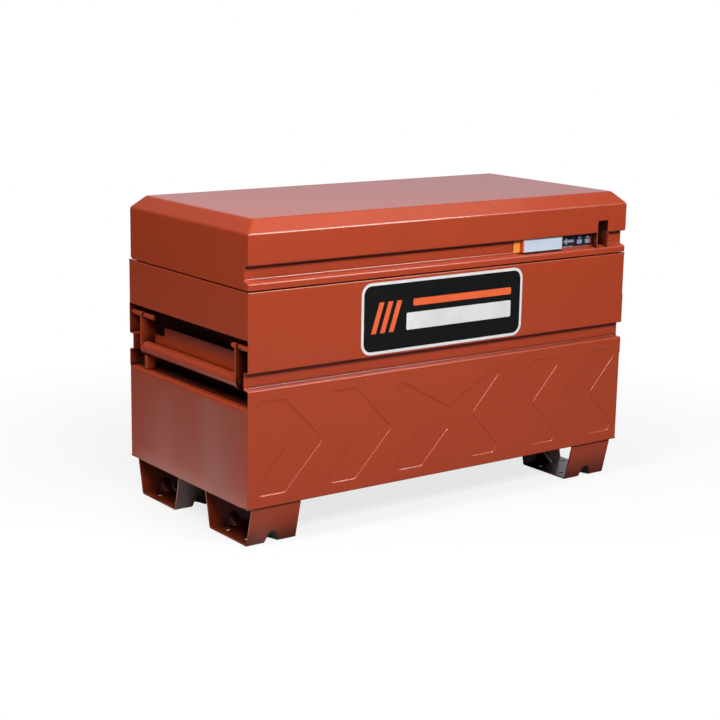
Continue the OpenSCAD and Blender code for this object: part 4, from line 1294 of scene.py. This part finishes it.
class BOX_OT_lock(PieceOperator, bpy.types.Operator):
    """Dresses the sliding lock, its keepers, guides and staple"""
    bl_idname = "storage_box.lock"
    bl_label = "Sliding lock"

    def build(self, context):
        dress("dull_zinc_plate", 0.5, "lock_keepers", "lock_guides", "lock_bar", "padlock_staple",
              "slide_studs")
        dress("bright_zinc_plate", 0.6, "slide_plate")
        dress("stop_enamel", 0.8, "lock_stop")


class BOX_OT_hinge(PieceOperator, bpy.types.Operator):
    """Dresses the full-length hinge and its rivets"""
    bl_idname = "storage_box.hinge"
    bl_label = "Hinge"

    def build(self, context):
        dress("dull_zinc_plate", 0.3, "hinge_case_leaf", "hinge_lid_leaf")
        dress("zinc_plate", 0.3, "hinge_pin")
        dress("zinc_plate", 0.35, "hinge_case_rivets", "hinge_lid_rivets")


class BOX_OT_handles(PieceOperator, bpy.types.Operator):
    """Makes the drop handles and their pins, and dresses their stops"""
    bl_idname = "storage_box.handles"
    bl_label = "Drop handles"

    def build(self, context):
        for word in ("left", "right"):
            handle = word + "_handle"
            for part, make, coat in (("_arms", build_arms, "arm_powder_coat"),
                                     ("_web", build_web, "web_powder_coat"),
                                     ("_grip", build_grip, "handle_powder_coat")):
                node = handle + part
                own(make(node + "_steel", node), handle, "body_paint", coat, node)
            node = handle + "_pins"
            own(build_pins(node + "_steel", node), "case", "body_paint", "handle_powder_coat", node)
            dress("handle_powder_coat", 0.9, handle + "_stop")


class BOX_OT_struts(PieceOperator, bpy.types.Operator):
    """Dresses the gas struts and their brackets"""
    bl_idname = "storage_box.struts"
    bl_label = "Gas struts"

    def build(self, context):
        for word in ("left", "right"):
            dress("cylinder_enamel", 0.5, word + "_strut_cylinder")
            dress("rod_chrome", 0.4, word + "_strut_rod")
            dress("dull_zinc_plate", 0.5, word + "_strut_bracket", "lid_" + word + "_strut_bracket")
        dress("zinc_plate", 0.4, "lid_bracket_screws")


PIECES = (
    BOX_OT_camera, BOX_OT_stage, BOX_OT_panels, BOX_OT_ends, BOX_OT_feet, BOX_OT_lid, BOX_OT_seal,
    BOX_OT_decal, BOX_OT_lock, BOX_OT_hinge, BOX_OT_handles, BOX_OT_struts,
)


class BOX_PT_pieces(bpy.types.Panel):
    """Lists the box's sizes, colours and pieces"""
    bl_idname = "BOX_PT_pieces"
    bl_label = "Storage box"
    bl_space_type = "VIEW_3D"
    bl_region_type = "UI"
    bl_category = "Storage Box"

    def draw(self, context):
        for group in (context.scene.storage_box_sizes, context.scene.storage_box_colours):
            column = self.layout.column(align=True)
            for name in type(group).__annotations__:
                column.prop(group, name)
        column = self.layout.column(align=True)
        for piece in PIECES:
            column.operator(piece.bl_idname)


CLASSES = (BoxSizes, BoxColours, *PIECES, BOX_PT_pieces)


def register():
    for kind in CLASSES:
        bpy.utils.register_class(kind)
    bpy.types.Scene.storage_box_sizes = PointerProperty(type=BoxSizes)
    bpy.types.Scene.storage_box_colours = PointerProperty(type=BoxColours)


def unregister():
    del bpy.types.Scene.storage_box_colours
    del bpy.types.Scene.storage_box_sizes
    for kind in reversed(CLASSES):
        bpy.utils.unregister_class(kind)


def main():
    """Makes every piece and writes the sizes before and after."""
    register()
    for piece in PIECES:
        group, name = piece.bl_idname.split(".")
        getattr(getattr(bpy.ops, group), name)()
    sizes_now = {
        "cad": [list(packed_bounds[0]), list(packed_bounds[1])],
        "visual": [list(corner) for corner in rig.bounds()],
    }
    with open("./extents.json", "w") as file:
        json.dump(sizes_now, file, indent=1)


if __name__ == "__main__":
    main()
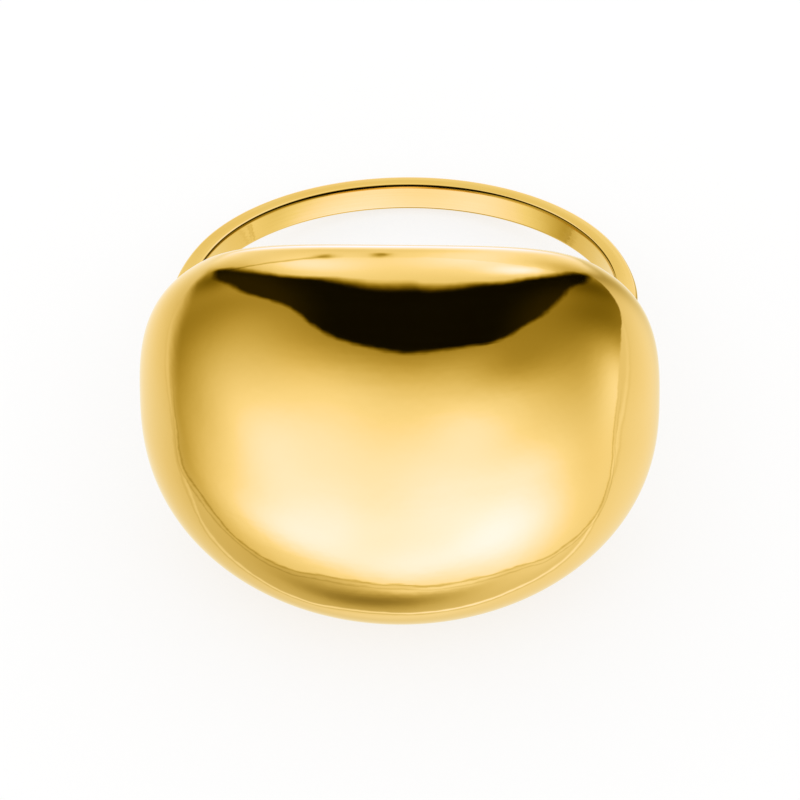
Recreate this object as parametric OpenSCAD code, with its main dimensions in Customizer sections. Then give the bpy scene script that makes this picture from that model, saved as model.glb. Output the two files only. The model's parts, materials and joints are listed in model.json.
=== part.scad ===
# # # # # # #
■ Short exercise ■
Extract, exactly, the lines above that begin at the line containing "Recreate this object" and end at the final line of the records; add no other text.

■ Written solution ■
Recreate this object as parametric OpenSCAD code, with its main dimensions in Customizer sections. Then give the bpy scene script that makes this picture from that model, saved as model.glb. Output the two files only. The model's parts, materials and joints are listed in model.json.
=== part.scad ===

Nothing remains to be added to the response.